In some types of memory technologies, data is stored by setting the state of a resistive element that may have varying resistance depending on the state. Examples of such memory technologies include magneto-resistive random access memory (MRAM) and resistive random access memory (RRAM or alternately called ReRAM). MRAM is a non-volatile random access memory technology that uses magnetic storage elements to store data. Spin-transfer torque MRAM stores data at memory cells having two superimposed layers of magnetic material separated by a thin insulating film, defining a magnetic tunnel junction (“MTJ” or “MTJ element”) of an MRAM cell. The two layers include a magnetic layer that is permanently magnetized in a fixed magnetic field alignment direction (this layer is referred to as a pinned layer), and a changeably-magnetized magnetic layer (this layer is referred to as a free layer). The changeably-magnetized magnetic layer can be magnetized in one of two orientations relative to the permanently magnetized layer. The two orientations are characterized by distinctly different serial resistances through the superimposed layers of the MTJ. The magnetic field orientation of the changeable layer can be aligned the same as that of the permanent magnet layer (parallel), or the magnetic field of the changeable layer can be aligned directly opposite to that of the permanent magnet layer (anti-parallel). The parallel alignment state has a relatively lower resistance and the anti-parallel alignment state has a higher resistance. These two states as sensed from their relatively higher or lower resistances (RH and RL) represent different binary logic values of bits in the memory.

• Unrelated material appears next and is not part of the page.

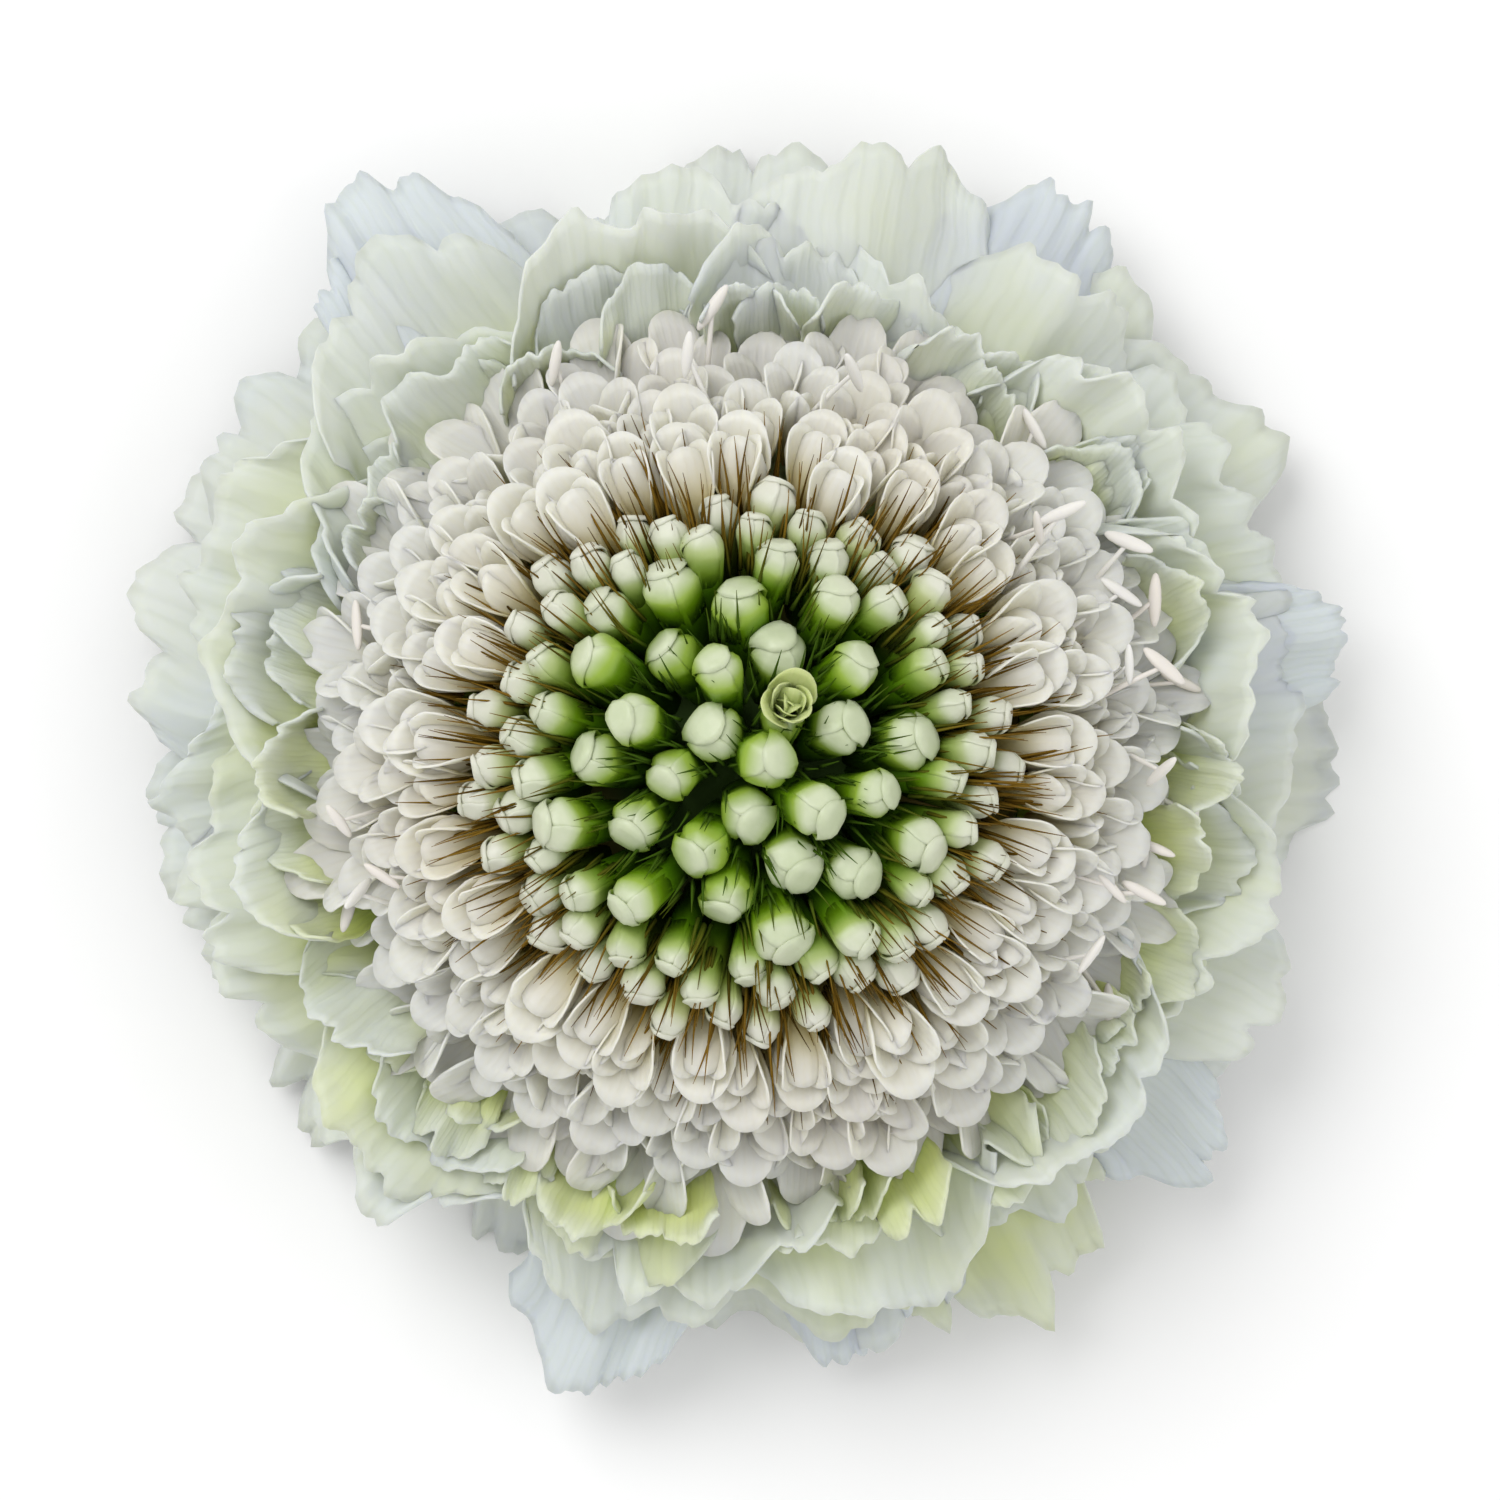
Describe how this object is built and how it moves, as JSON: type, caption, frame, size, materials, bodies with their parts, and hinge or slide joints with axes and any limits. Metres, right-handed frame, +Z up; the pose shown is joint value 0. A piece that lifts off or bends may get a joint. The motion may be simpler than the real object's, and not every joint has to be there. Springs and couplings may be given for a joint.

For an MRAM write operation, a voltage VMTJ is applied, with one polarity or the reversed polarity, to the MTJ of an MRAM cell. Write lines referred to as a “bit line” and a “source line” may be used for providing VMTJ with either polarity. The bit line is coupled to the MTJ of each memory cell, and the source line is selectively coupled to each MTJ by a corresponding access transistor which may be turned on by a corresponding word line. If the MTJ of an MRAM cell is initially in the high resistance state, the low resistance state can be written by setting the bit line to a logical high voltage, setting the source line to a logical low voltage, and asserting a word line associated with the MRAM cell. Asserting the word line generates a bias voltage of a first polarity across the MTJ, and the MTJ changes over time to the parallel alignment (low resistance state). To write the low resistance state, the opposite voltage polarity is applied to the MTJ (e.g., the bit line is set low, and the source line is set high).
RRAM is another non-volatile memory type that uses a dielectric, which is normally insulating, and which can be made to conduct through a filament or conduction path formed after application of a suitable voltage. Once the conduction path is formed, it may be broken (resulting in a relatively high resistance) or re-formed (resulting in a relatively low resistance) by an appropriate voltage. In RRAM, the high or low resistance state may be determined by the direction of current flow.